Of the electric options, you have the choice between cheap and okay, or more expensive but better, giving you a bit of freedom there as well. In terms of slicing up brisket, these are the best on the market in my opinion.
What Makes a Slicing Knife Good?
In essence all the same things that make any other knife good go into one for brisket. The main thing is that rather than looking for an all purpose knife, you may want to specialize a bit.
A good brisket slicing knife should be robust, first and foremost. A relatively thick and long blade is absolutely necessary. About 9 inches is good for a shorter blade, while 12 inches is about the upper max I’d say is reasonable for something you’re supposed to be slicing or carving with.
Much like any blade, look at the quality of its materials. Steel is a must. Stainless steel at the least, while high carbon steels are generally preferred for manual knives. Likewise, the handle should be of a durable material, that is moisture and oil resistant; you never want a knife to slip in your hands.
Better materials mean a better knife, full stop. Everything else about a knife (so long as it doesn’t have some wacky design that make sit unusable for some purpose) can be changed or refined (using knife sharpener too), like its blade angle, to be whatever you prefer.
Manual or Electric?
This is somewhat up to personal preference, as there are pros and cons to the different knife types.
I personally prefer manual knives, as they’re more reliable. A manual knife needs no electricity to run, and can be used anywhere, from your home kitchen to the deepest woods in your summer cabin away from it all.
Manual knives also give you a bit more control on the shape of the slice you’re making, supporting a wider variety of angles than a manual knife.
But on the other hand, even a cheap electric knife takes a lot of effort off of bulk cutting, and provides one major advantage over a regular knife: consistency.

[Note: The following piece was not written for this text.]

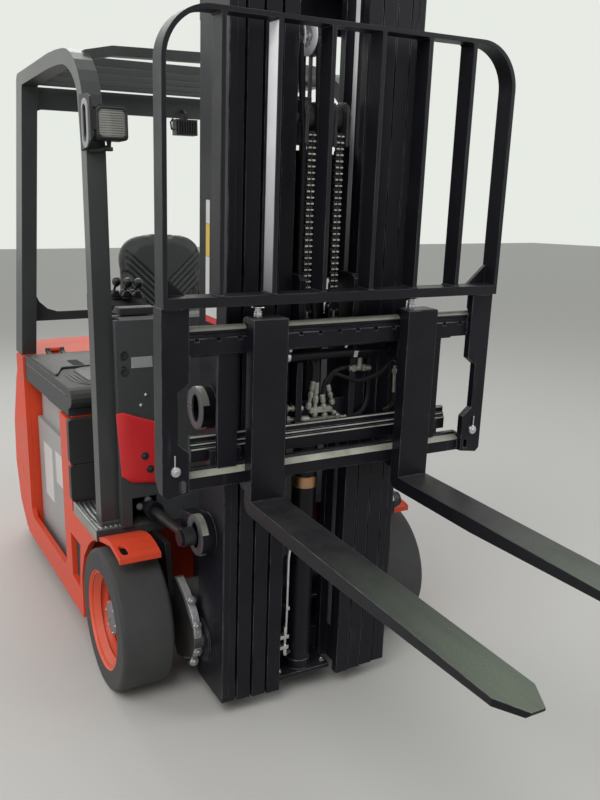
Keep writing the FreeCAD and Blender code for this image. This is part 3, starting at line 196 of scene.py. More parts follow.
def build_edge_wear_and_highlight():
    """Rounded edges: their normal, a line along them on which finishes paint a highlight, and a broken mask of where
    paint is rubbed off them.
    """
    w, i, o = new_group(
        "Edge wear and highlight",
        [("Edge", FLOAT, 0.003), ("Scale", FLOAT, 9.0), ("Amount", FLOAT, 0.5)],
        [("Mask", FLOAT), ("Line", FLOAT), ("Normal", VECTOR)],
    )
    place = w.node("ShaderNodeTexCoord").outputs["Object"]
    bevel = w.node("ShaderNodeBevel", samples=4)
    w.join(i.outputs["Edge"], bevel.inputs["Radius"])
    geometry = w.node("ShaderNodeNewGeometry")
    dot = w.node("ShaderNodeVectorMath", operation="DOT_PRODUCT")
    w.join(bevel.outputs["Normal"], dot.inputs[0])
    w.join(geometry.outputs["Normal"], dot.inputs[1])
    line = w.ranged(dot.outputs["Value"], 0.995, 0.86, 0.0, 1.0)
    patches = w.ranged(w.cloud(place, i.outputs["Scale"], 6.0, 0.7), 0.42, 0.62, 0.0, 1.0)
    level = w.maths("MULTIPLY", w.maths("MULTIPLY", line, patches), i.outputs["Amount"], True)
    w.join(level, o.inputs["Mask"])
    w.join(line, o.inputs["Line"])
    w.join(bevel.outputs["Normal"], o.inputs["Normal"])


def build_grain():
    """Moulded or sprayed grain: a height and a slow variation over the surface."""
    w, i, o = new_group(
        "Grain",
        [("Fine", FLOAT, 900.0), ("Slow", FLOAT, 3.0), ("Depth", FLOAT, 1.0)],
        [("Height", FLOAT), ("Drift", FLOAT)],
    )
    place = w.node("ShaderNodeTexCoord").outputs["Object"]
    fine = w.cloud(place, i.outputs["Fine"], 2.0, 0.5)
    w.join(w.maths("MULTIPLY", fine, i.outputs["Depth"]), o.inputs["Height"])
    w.join(w.ranged(w.cloud(place, i.outputs["Slow"], 5.0, 0.6, 0.4), 0.3, 0.7, 0.0, 1.0), o.inputs["Drift"])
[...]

Electric knives are very good at cutting in one direction: straight down, where you’re pointing the force. This is perfect for getting uniform, relatively thin cuts for different purposes without needing to resort to something like a meat slicer.
As a final note, price consistency varies a lot when it comes to knives. A decent electric knife can be had for as little as $20, where I wouldn’t pay anything less than $35 or so for a good carbon steel knife, and wouldn’t balk too much at paying somewhere in the ball park of $100 for a really nice one.